◆ Entries ◆
»»
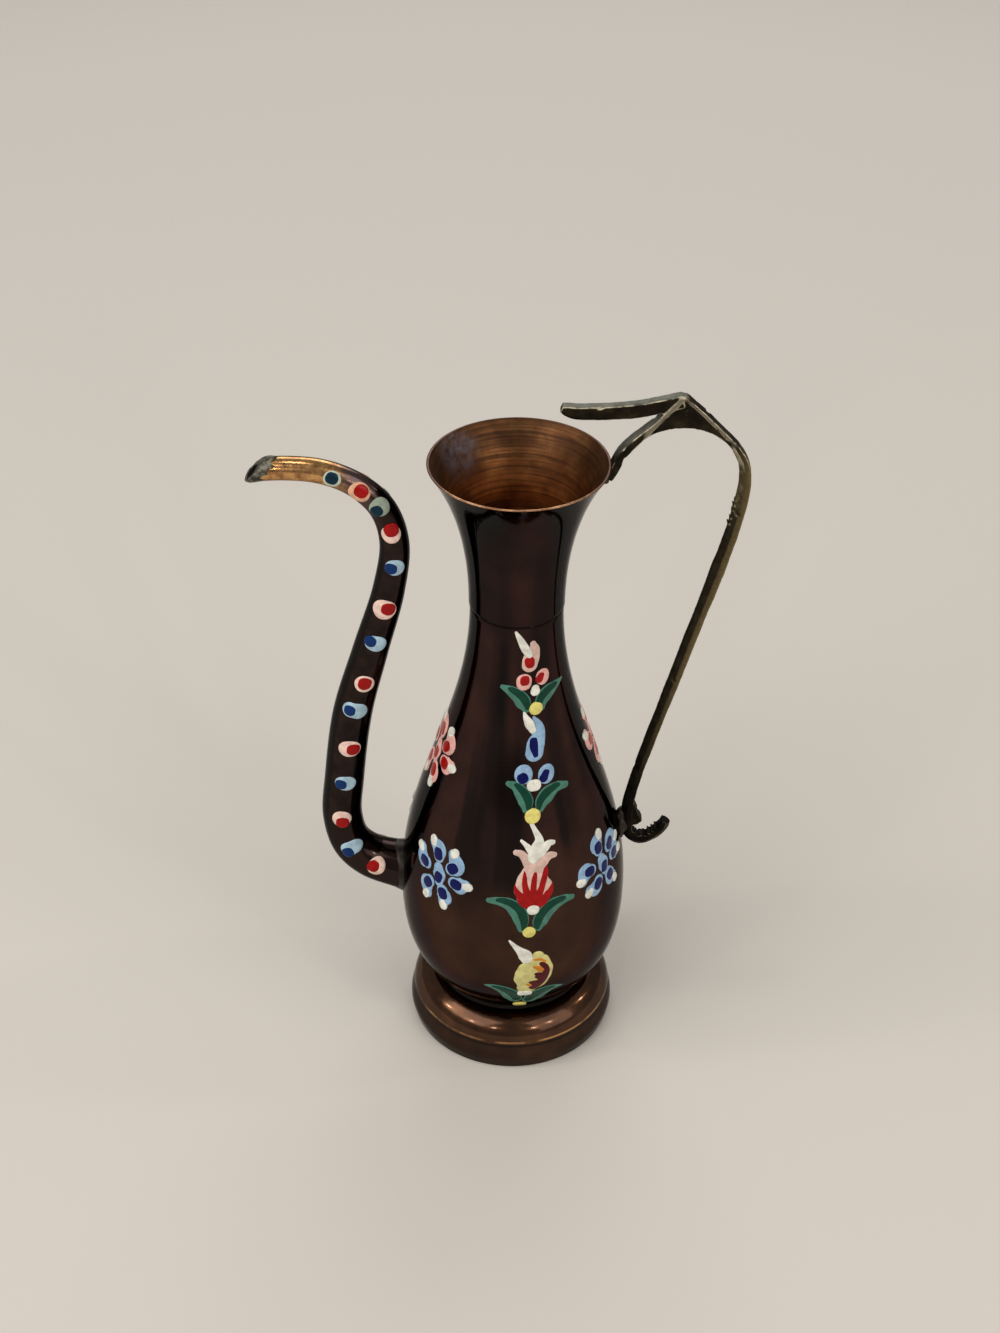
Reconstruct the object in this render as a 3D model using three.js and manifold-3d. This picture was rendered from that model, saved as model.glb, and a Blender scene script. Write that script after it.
««
»»
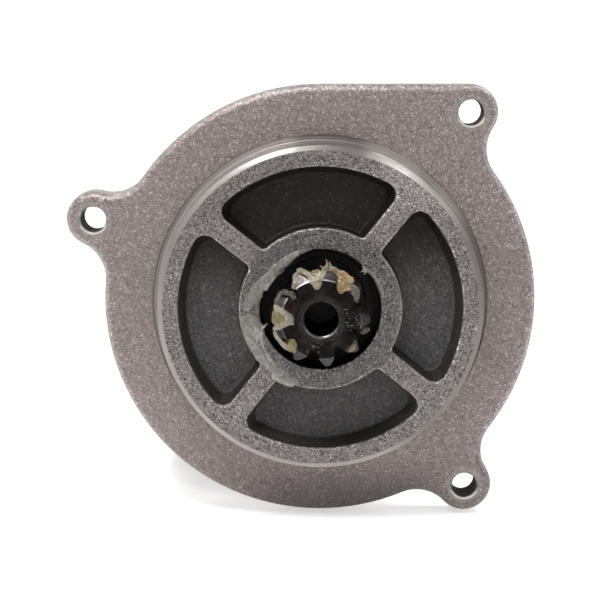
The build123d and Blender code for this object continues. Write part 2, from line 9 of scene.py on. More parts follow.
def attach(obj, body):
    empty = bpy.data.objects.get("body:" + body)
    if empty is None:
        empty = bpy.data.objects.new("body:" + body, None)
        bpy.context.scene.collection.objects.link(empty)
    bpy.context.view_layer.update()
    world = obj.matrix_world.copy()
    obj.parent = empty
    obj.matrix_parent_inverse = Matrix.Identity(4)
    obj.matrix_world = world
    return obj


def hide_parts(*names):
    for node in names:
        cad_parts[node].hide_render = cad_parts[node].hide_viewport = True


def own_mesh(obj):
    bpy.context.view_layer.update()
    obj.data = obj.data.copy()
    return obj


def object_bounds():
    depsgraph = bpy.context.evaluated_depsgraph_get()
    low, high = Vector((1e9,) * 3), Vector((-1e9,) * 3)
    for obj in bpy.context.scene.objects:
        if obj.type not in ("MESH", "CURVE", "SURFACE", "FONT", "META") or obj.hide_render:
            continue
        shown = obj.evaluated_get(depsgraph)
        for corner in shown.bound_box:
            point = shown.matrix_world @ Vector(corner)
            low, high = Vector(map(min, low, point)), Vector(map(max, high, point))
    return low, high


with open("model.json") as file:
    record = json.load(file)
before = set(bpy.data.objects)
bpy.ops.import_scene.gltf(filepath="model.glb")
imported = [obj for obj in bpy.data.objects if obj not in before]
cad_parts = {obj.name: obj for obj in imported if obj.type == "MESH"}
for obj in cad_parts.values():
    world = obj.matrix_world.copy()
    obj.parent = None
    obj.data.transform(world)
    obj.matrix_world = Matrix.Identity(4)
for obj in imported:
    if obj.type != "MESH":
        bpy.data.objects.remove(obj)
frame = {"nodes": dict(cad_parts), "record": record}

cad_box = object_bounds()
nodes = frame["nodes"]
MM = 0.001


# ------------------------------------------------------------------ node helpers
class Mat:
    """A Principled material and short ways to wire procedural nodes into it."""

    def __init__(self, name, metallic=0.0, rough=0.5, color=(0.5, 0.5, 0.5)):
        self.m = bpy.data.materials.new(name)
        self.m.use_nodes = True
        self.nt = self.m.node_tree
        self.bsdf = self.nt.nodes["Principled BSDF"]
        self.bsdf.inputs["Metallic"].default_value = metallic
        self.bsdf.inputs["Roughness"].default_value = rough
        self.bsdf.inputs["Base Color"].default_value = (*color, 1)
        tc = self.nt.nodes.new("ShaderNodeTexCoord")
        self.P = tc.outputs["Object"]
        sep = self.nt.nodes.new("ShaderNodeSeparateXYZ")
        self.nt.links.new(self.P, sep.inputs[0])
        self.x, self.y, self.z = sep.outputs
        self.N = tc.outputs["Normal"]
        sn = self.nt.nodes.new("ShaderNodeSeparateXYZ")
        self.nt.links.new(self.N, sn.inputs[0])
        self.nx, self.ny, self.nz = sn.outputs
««
»»
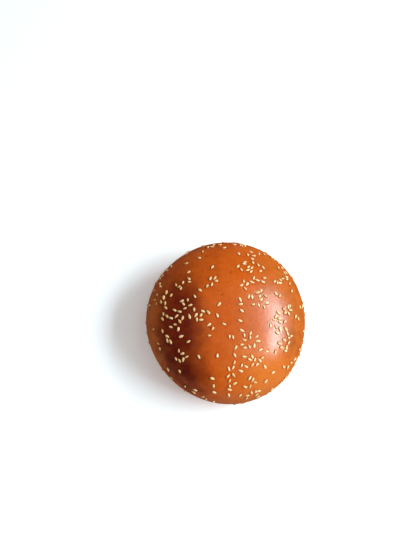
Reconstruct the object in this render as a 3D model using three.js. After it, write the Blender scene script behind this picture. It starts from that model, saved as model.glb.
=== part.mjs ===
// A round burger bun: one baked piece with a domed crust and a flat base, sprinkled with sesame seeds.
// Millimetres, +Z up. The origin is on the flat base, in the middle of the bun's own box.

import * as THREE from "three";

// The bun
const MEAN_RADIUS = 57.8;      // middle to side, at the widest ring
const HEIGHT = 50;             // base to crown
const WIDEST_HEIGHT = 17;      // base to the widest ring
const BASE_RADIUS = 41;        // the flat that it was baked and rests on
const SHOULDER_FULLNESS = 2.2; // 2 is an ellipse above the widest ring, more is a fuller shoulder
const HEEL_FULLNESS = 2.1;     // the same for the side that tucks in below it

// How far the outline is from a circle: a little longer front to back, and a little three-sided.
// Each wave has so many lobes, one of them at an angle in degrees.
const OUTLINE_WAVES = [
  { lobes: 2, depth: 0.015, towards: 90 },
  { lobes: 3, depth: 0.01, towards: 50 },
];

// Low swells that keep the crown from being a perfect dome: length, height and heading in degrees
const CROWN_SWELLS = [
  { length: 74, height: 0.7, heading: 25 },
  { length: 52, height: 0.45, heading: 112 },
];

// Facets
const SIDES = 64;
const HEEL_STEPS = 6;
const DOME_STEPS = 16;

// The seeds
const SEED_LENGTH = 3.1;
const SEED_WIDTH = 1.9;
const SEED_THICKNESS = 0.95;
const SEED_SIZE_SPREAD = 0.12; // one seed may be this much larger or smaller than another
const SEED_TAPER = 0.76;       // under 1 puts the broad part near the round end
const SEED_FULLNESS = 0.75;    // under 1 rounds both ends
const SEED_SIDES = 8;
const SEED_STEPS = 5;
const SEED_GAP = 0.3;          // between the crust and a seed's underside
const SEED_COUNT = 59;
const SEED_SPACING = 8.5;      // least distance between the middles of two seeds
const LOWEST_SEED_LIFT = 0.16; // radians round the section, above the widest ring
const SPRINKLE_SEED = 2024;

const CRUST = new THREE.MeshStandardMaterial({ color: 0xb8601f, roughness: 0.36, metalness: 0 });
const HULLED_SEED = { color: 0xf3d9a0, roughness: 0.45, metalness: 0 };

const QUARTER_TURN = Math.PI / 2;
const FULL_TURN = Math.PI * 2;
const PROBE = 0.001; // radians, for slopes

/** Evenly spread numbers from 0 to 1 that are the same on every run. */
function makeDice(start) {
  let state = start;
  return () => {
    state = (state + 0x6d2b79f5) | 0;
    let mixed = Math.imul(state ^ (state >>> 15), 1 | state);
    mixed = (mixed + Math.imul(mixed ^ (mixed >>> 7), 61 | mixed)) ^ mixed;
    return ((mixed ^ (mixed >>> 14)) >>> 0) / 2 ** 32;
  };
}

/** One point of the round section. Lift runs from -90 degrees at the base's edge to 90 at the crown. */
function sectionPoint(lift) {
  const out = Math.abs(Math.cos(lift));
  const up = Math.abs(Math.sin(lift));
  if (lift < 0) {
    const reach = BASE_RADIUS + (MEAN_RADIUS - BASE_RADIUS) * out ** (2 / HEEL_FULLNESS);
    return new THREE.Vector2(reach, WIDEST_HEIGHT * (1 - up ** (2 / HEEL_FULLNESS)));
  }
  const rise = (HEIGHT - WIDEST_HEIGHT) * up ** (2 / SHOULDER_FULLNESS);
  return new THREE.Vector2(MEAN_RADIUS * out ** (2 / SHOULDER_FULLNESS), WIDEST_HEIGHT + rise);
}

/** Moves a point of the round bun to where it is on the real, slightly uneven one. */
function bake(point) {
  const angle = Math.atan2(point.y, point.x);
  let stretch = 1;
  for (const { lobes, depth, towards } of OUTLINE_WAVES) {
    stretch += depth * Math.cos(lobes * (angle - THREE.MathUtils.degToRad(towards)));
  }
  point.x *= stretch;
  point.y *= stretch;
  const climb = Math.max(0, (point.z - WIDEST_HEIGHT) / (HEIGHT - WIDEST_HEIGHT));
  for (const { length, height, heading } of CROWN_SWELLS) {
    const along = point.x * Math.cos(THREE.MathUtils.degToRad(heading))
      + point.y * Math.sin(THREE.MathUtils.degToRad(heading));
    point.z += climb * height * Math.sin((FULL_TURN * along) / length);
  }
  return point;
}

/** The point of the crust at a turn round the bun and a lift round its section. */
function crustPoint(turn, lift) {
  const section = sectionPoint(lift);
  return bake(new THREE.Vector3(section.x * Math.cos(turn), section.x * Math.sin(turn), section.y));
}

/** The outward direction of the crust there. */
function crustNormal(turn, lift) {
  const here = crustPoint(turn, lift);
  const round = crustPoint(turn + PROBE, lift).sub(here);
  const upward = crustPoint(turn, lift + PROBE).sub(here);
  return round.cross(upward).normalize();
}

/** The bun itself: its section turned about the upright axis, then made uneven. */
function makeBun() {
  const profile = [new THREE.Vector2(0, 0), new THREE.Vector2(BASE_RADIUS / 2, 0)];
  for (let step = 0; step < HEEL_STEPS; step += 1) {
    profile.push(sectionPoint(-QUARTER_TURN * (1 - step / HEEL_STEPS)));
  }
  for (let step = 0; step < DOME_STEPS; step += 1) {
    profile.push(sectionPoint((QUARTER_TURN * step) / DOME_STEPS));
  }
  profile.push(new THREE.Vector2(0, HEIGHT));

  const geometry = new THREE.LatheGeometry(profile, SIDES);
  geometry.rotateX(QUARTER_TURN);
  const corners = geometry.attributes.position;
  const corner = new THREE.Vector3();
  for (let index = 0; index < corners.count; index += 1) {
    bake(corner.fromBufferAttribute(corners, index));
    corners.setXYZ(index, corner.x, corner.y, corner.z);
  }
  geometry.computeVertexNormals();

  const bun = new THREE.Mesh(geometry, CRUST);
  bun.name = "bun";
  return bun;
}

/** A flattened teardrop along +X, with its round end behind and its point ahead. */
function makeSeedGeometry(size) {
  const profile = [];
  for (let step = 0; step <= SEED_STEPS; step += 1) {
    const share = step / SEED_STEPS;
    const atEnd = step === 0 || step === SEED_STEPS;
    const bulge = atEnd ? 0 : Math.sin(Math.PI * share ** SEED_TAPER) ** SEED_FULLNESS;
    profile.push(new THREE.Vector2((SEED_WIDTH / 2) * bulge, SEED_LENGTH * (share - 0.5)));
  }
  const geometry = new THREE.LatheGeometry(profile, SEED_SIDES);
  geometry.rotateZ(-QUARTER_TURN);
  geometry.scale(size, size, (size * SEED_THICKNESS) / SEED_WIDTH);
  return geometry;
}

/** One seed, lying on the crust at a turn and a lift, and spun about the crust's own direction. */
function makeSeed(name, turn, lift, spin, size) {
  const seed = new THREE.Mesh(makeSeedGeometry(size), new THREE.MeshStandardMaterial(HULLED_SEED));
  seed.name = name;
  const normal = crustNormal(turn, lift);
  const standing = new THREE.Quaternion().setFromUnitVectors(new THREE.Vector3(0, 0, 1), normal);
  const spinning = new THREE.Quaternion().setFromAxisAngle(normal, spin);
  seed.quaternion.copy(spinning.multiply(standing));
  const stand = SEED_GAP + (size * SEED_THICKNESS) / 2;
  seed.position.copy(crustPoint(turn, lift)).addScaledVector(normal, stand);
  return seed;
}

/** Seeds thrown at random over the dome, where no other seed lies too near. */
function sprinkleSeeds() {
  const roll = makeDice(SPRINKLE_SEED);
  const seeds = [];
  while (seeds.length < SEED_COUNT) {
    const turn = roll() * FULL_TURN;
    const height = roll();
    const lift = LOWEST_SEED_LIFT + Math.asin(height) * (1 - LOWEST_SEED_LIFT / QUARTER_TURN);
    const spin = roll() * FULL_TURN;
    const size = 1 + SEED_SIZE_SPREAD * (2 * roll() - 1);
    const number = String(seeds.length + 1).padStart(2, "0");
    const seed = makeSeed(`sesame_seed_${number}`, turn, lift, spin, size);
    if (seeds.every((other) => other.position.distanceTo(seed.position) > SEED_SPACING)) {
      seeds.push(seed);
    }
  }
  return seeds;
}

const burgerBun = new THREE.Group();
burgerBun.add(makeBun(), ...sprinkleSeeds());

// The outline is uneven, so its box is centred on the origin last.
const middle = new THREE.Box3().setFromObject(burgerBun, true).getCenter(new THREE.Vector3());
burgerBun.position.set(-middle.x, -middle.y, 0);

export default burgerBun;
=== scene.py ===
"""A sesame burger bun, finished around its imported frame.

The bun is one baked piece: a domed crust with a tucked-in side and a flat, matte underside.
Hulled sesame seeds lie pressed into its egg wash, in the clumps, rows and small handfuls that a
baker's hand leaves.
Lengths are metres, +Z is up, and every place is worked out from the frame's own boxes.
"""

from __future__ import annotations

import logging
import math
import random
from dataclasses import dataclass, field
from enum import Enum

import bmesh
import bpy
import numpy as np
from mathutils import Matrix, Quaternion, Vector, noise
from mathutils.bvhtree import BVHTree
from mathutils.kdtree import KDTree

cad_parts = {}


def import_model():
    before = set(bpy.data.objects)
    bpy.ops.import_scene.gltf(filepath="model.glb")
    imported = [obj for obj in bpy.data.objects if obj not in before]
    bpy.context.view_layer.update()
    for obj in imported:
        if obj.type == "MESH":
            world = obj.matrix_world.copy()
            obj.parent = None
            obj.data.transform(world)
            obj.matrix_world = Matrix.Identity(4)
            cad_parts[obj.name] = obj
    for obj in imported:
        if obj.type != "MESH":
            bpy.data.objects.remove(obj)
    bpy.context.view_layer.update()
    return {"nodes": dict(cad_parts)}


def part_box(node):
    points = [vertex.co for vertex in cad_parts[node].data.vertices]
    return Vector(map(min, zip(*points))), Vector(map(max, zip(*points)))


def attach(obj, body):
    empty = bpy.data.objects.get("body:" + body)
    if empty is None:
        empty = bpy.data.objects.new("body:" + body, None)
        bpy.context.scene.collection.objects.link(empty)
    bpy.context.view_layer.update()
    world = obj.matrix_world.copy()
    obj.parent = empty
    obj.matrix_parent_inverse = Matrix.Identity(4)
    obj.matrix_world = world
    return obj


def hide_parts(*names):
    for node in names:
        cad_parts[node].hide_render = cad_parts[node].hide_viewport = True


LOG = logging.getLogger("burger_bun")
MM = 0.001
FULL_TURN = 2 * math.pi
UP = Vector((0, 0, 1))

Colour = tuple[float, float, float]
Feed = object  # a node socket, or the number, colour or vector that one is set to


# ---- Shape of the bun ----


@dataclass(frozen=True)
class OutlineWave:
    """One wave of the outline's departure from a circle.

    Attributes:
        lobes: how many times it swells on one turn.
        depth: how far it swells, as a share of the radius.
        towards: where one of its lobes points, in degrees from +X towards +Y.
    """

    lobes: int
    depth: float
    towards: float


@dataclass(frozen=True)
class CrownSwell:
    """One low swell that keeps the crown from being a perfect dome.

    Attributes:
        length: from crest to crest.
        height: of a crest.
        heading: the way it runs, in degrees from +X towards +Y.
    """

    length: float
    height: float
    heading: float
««
◆ What you have to do ◆
Give back exactly the lines from the line that has "const burgerBun = new THREE.Group();" to the line that has "from mathutils.kdtree import KDTree", both included, and leave out all others.

◆ Finished task ◆
const burgerBun = new THREE.Group();
burgerBun.add(makeBun(), ...sprinkleSeeds());

// The outline is uneven, so its box is centred on the origin last.
const middle = new THREE.Box3().setFromObject(burgerBun, true).getCenter(new THREE.Vector3());
burgerBun.position.set(-middle.x, -middle.y, 0);

export default burgerBun;
=== scene.py ===
"""A sesame burger bun, finished around its imported frame.

The bun is one baked piece: a domed crust with a tucked-in side and a flat, matte underside.
Hulled sesame seeds lie pressed into its egg wash, in the clumps, rows and small handfuls that a
baker's hand leaves.
Lengths are metres, +Z is up, and every place is worked out from the frame's own boxes.
"""

from __future__ import annotations

import logging
import math
import random
from dataclasses import dataclass, field
from enum import Enum

import bmesh
import bpy
import numpy as np
from mathutils import Matrix, Quaternion, Vector, noise
from mathutils.bvhtree import BVHTree
from mathutils.kdtree import KDTree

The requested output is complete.